■ **Problem**:
Return each line of the listing that contains the string "update".

■ **Provided data**:
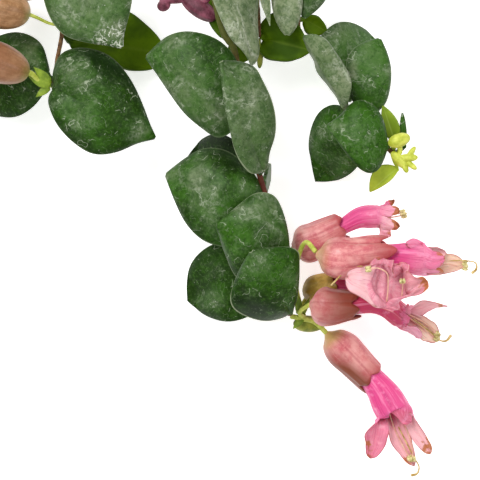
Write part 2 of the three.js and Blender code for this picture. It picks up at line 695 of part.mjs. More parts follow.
// Filaments and style: one strand up the flower's tube that parts at the mouth.
function stamensMesh(flower) {
  const tube = smoothPath(corollaAxis(flower));
  const trunk = [0.512, 0.75, 0.97].map((t) => tube.getPoint(t).toArray());
  const mouth = trunk[2];
  const thin = (points, steps) => rod(points.map((p) => [...p, FILAMENT_RADIUS]), STALK_SIDES, steps);
  const threads = flower.threads.map((end) => thin([mouth, end], 1));
  const anthers = flower.threads.map((end) => {
    const ahead = v3(end).sub(v3(mouth)).normalize();
    const from = v3(end).addScaledVector(ahead, -0.5).toArray();
    const to = v3(end).addScaledVector(ahead, 1.5).toArray();
    return bead(from, to, ANTHER_RADIUS, 6);
  });
  const style = flower.style.length ? [thin([mouth, ...flower.style], 5)] : [];
  return joined(`${flower.name}_stamens`, [thin(trunk, 4), ...threads, ...anthers, ...style], "stamens");
}

function budMesh(bud) {
  const swellings = bud.beads.map(([from, to, radius]) => bead(from, to, radius, radius > 2 ? 10 : 6));
  return joined(bud.name, [rod(bud.stalk, STALK_SIDES, bud.stalk.length), ...swellings], bud.finish);
}

function clusterMesh() {
  const stalks = CLUSTER.stalks.map((points) => rod(points, STALK_SIDES, points.length + 1));
  const beads = CLUSTER.beads.map(([from, to, radius]) => bead(from, to, radius, 8));
  return joined("cluster_stalk", [...stalks, ...beads], "stalk");
}

function stemMesh() {
  const branches = Object.values(STEMS).map((points) => rod(points, STEM_SIDES, (points.length - 1) * 2));
  return joined("stem", branches, "stem");
}

// The whole spray.
const spray = new THREE.Group();
spray.name = "lipstick_plant_spray";

spray.add(stemMesh());
LEAVES.forEach((leaf) => spray.add(leafMesh(leaf)));
FLOWERS.forEach((flower) => {
  spray.add(calyxMesh(flower));
  spray.add(corollaMesh(flower));
  spray.add(stamensMesh(flower));
});
BUDS.forEach((bud) => spray.add(budMesh(bud)));
spray.add(clusterMesh());
spray.children.forEach((mesh) => mesh.geometry.translate(-MIDDLE[0], -MIDDLE[1], 0));

export default spray;
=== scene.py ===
import math

import bmesh
import bpy
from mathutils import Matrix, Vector, noise


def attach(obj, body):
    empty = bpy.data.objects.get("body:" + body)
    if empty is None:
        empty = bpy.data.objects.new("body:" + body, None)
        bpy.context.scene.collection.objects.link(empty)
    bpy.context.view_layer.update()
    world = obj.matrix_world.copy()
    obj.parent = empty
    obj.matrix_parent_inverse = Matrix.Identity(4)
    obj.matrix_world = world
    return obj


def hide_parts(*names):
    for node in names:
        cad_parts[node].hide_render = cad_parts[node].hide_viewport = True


# The looks of a cut lipstick plant spray that lies on a pale table: thick waxy leaves, tan buds and a cluster of
# pink tubular flowers. Lengths in the tables are in mm on the sheet that the photo shows: X to the right, Y up
# towards the cut end of the stem, Z up from the table. Shares are from 0 to 1, and faces are counted across and
# along.

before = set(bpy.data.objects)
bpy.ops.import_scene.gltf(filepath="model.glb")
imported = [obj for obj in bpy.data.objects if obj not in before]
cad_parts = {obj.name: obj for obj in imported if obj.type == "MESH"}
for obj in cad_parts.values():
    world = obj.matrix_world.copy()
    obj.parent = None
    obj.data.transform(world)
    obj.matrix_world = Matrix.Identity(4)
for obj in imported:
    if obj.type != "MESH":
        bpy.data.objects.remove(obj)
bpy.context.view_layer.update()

# Driving values
MM = 0.001
MIDDLE = Vector((-8.1, 32.5, 0))  # the sheet's place of the model's own origin
WELD = 0.002  # points nearer to each other than this are one
PATH_STEP = 0.004  # share of a path over which its direction is taken
STEEP = 0.8  # rise of a path that counts as running up

LEAF_FACES = (24, 33)
NARROW_LEAF_FACES = (12, 24)
NARROW = 6  # width below which a leaf is narrow
LEAF_WALL = 1.15  # thickness of a grown leaf
YOUNG_WALL = 0.8
GROWN_HALF = 6  # half width from which a leaf has its full relief
LEAF_WAVES = [(11, 1.3, 0), (4.5, 0.3, 9)]  # size, height and place in the noise of a blade's broad and small waves
LEAF_FULLNESS = 1.7  # exponent sum of a leaf's outline, larger is more pointed at both ends
MIDRIB_HALF = 0.9
MIDRIB_DEPTH = 0.05
RIM_ROLL = 0.8  # how far the rim of a leaf turns down
PETIOLE_HALF = 0.85  # half width of a leaf stalk
TIP_HALF = 0.1  # half width of the point of a leaf
STALK_SHARE = 0.12  # share of a leaf's rows that make its stalk
CLEARANCE = 0.02  # room between the lowest leaf and the table

CALYX_FACES = (60, 38)
CALYX_WALL = 0.7
CALYX_KEEL = 0.035  # share by which the middle of each segment stands out
CALYX_TOOTH = 1.2  # length that each tooth of a calyx leans towards
BODY_SHARE = 0.84  # share of a calyx's rows below its teeth
TUBE_ROWS = 28
LOBE_FACES = (12, 18)
PANEL_ROWS = 10
COROLLA_WALL = 0.35
WEB = 0.2  # share of a lobe's length that is joined to its neighbours
LOBE_FOOT = 0.14  # share of a lobe's length in which it leaves the mouth
LOBE_KEEL = 0.3  # height of the fold along a lobe's middle
FILAMENT = 0.22  # radius
THREAD_START = 0.86  # place in the tube where the filaments part
ANTHER_ENDS = [(-0.5, 0.5), (1.5, 0.4)]  # how far past the filament's end, and how far beside it
ANTHER_RADIUS = 0.55
BRACT_FACES = (12, 14)
BRACT_HALF = 0.3  # half thickness of a bract, and how far its middle rises and its foot widens

PHOTO_WIDTH = 144  # width of the sheet that the camera frames at PHOTO_LEVEL
PHOTO_LEVEL = 25  # height over the table
CAMERA_HEIGHT = 1500
SENSOR = 36
TABLE_HALF = 2  # m
TABLE_GLOW = 0.6  # light that the table gives off itself
WORLD_LIGHT = 0.34
LAMPS = [  # place and size in m, watts
    ("key light", (-0.5, 0.6, 1.1), 0.7, 15),
    ("fill light", (0.75, 0.1, 1.0), 0.8, 5),
    ("low light", (-0.1, -0.8, 1.0), 0.8, 4),
]

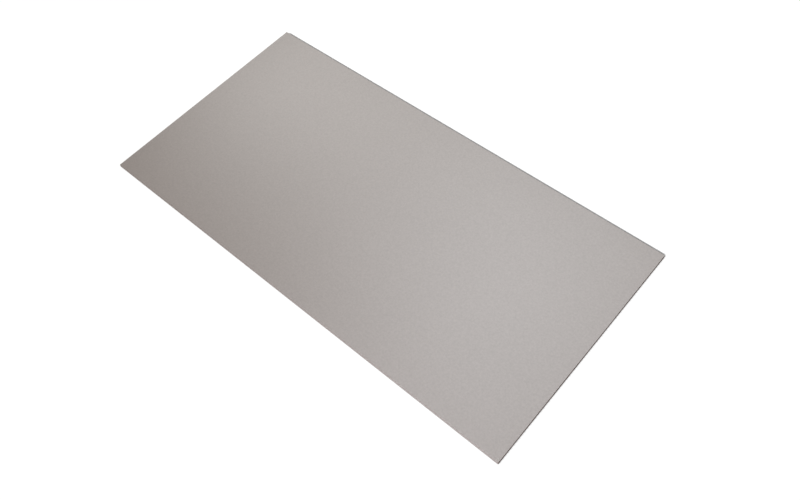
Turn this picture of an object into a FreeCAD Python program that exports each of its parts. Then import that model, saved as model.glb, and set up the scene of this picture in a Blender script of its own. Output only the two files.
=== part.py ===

■ **Solution to this exercise**:
    bpy.context.view_layer.update()
bpy.context.view_layer.update()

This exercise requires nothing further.